I saw it, but remember little.
I thought it was great. Lost a bit of the poetry and the introspection of the novel, but a fantastic movie as far as I’m concerned.
Thanks, Rufus T.
huxley:
It was an okay movie but just a pale shadow of the book. The voice and viewpoint of Kundera was absent, which to me means that about 95% of the point was absent.
thats a hard thing to do without becoming overbearing, it is so much about his thoughts and perceptions,
JJ,
I second RTF’s opinion. Well put.
FWIW, I’m fairly social and I really like people, but I have never wanted to ‘circle dance’. Never.
Molly,
How about square dancing? 🙂
The voice and viewpoint of Kundera was absent, which to me means that about 95% of the point was absent.

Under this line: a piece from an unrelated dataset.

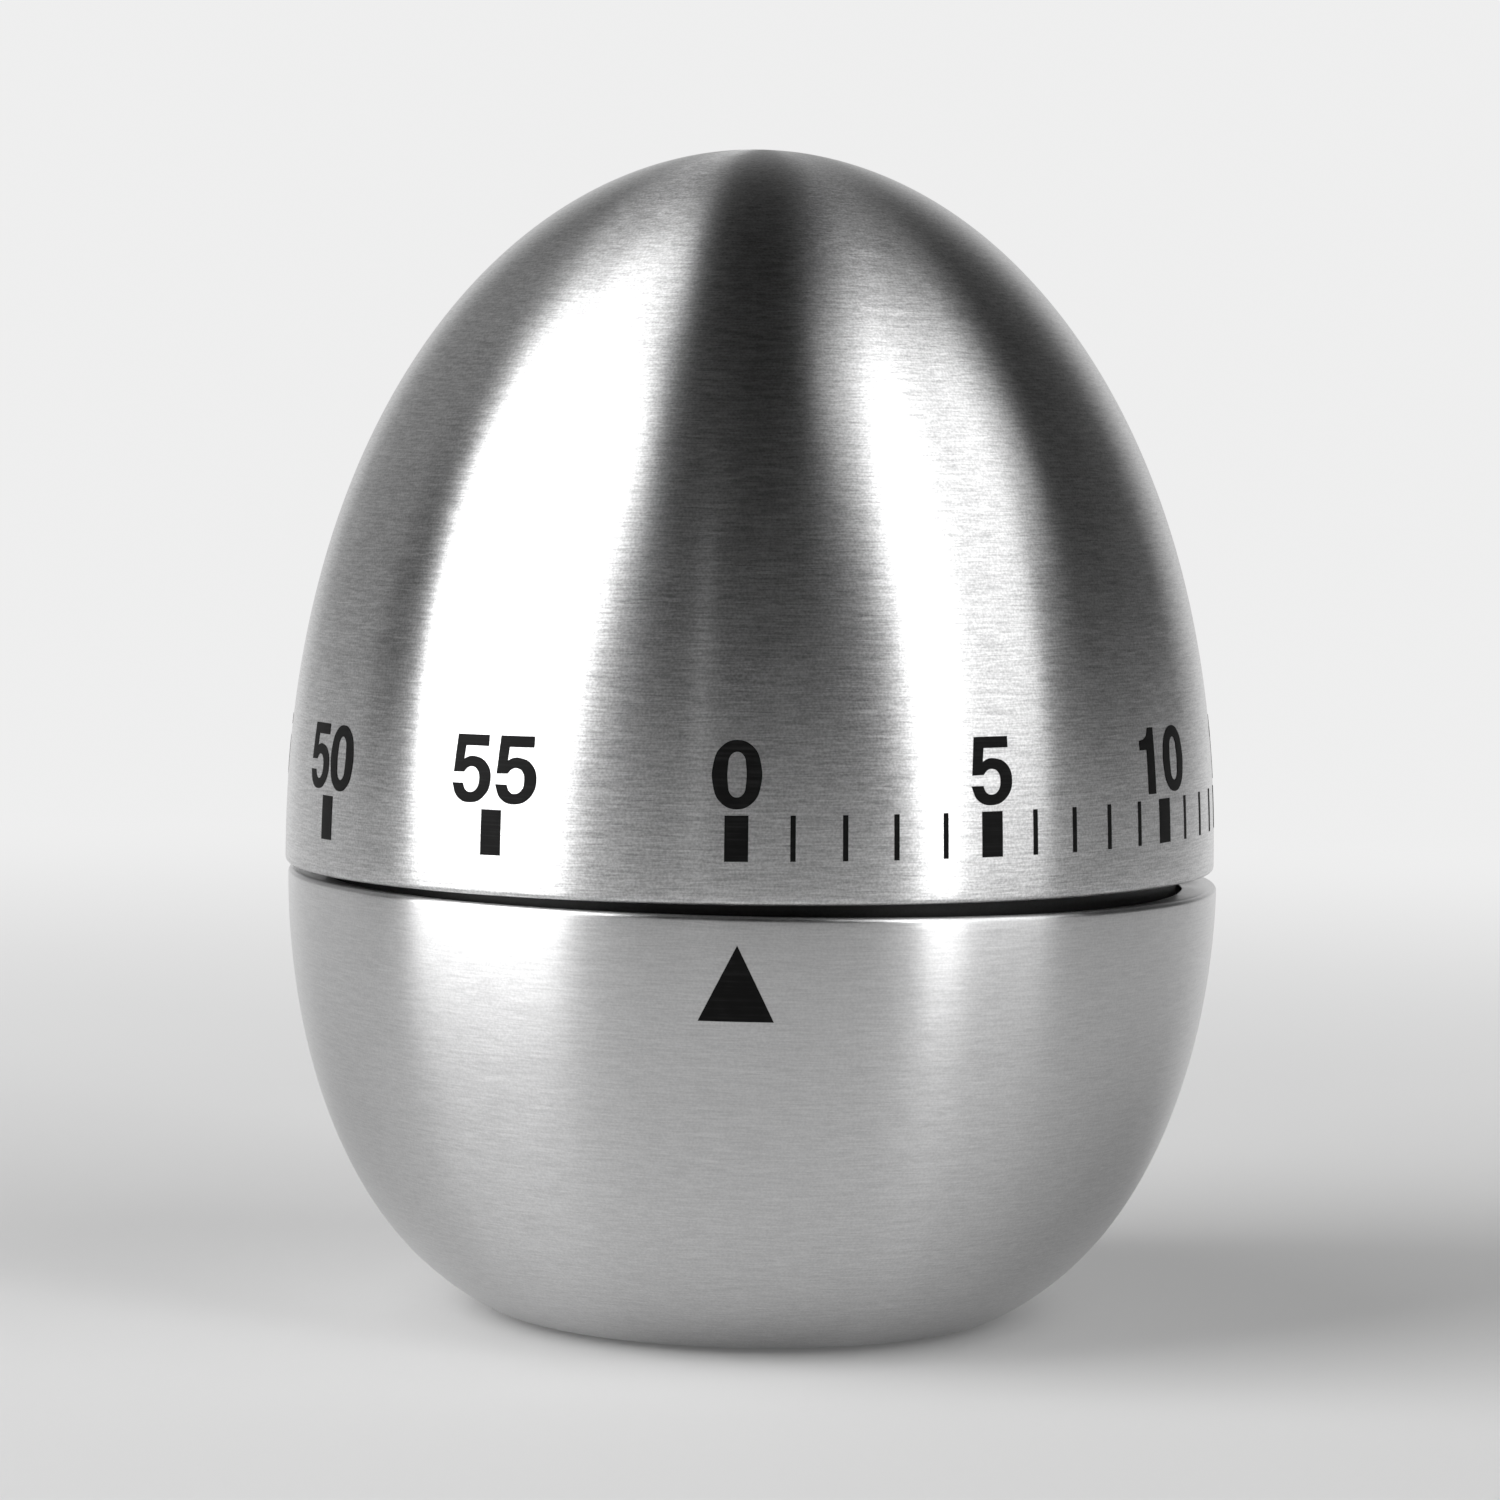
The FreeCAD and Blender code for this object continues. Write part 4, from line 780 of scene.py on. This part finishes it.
def flat_shape(contours: Iterable[Contour], height: float, shift: Pair = (0.0, 0.0)) -> bmesh.types.BMesh:
    """Filled flat shape from outlines, as a mesh.

    Args:
        contours: outer and inner outlines on a height of 1.
        height: real height.
        shift: where the lower left corner goes.

    Returns:
        The shape in the XY plane.
    """
    curve = bpy.data.curves.new("outline", "CURVE")
    curve.dimensions = "2D"
    curve.fill_mode = "BOTH"
    curve.resolution_u = CURVE_STEPS
    for contour in contours:
        spline = curve.splines.new("BEZIER")
        spline.bezier_points.add(len(contour) - 1)
        spline.use_cyclic_u = True
        for point, (x, y, turn) in zip(spline.bezier_points, contour):
            point.co = (x * height + shift[0], y * height + shift[1], 0)
            point.handle_left_type = turn.value
            point.handle_right_type = turn.value
    holder = bpy.data.objects.new("outline", curve)
    bpy.context.scene.collection.objects.link(holder)
    bpy.context.view_layer.update()
    data = bpy.data.meshes.new_from_object(holder.evaluated_get(bpy.context.evaluated_depsgraph_get()))
    shape = bmesh.new()
    shape.from_mesh(data)
    bpy.data.objects.remove(holder)
    bpy.data.curves.remove(curve)
    bpy.data.meshes.remove(data)
    bmesh.ops.remove_doubles(shape, verts=shape.verts[:], dist=SAME)
    return shape


def thickened(shape: bmesh.types.BMesh, thickness: float, cell: float) -> bmesh.types.BMesh:
    """Cut a flat shape into a grid, so that it bends smoothly, and give it a thickness.

    Args:
        shape: flat shape in the XY plane, changed in place.
        thickness: thickness along Z.
        cell: about the size of a cell of the grid.

    Returns:
        The same bmesh.
    """
    for way in (Vector((1, 0, 0)), Vector((0, 1, 0))):
        places = [vert.co.dot(way) for vert in shape.verts]
        low, high = min(places), max(places)
        cuts = max(int((high - low) / cell), 1)
        for k in range(1, cuts + 1):
            bmesh.ops.bisect_plane(shape, geom=shape.verts[:] + shape.edges[:] + shape.faces[:], dist=SHORT,
                                   plane_co=way * (low + (high - low) * k / (cuts + 1)), plane_no=way)
    bmesh.ops.remove_doubles(shape, verts=shape.verts[:], dist=SLIVER)
    top = bmesh.ops.extrude_face_region(shape, geom=shape.faces[:])
    lift(shape, top["geom"], thickness)
    bmesh.ops.recalc_face_normals(shape, faces=shape.faces[:])
    return shape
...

I’ve never read Kundera. I suppose he was as brilliant and brave as people say. The Unbearable Lightness of Being, though, was one of the most painfully boring films I’ve ever seen. Carriere and Kaufman (the screenwriter and director) didn’t want to cut things out of the book and reduce it to the standard 90% minutes, but apparently the absence of the authorial voice, Kundera’s comments and digressions, made the film less than the book must have been.
Someone suggested online that the characters (Tomas and Sabina, presumably) were meant to be banal and were only lifted above shallowness by Kundera’s authorial voice. I don’t know if that’s true, but so far as I could see the film didn’t manage to make the characters or the story really compelling.
Critics were looking for something that they could call a European-style political, philosophical, and erotic masterpiece, so they overpraised the film. They were also impressed by Binoche and Day-Lewis. In addition, there was a greater tolerance in those days for stories of compulsive womanizers than there is today. Even at the time, the sequences with Tomas’s promiscuity didn’t work for all of us.
The passage about circle dancing reminds me of Czeslaw Milosz. It’s accurate and damning, but it might be worth remembering that Kundera and Milosz were both attracted to Communism in their youth (to different degrees, perhaps). Perhaps they understood the attraction of “circle dancing” so well because they had shared it in their younger days.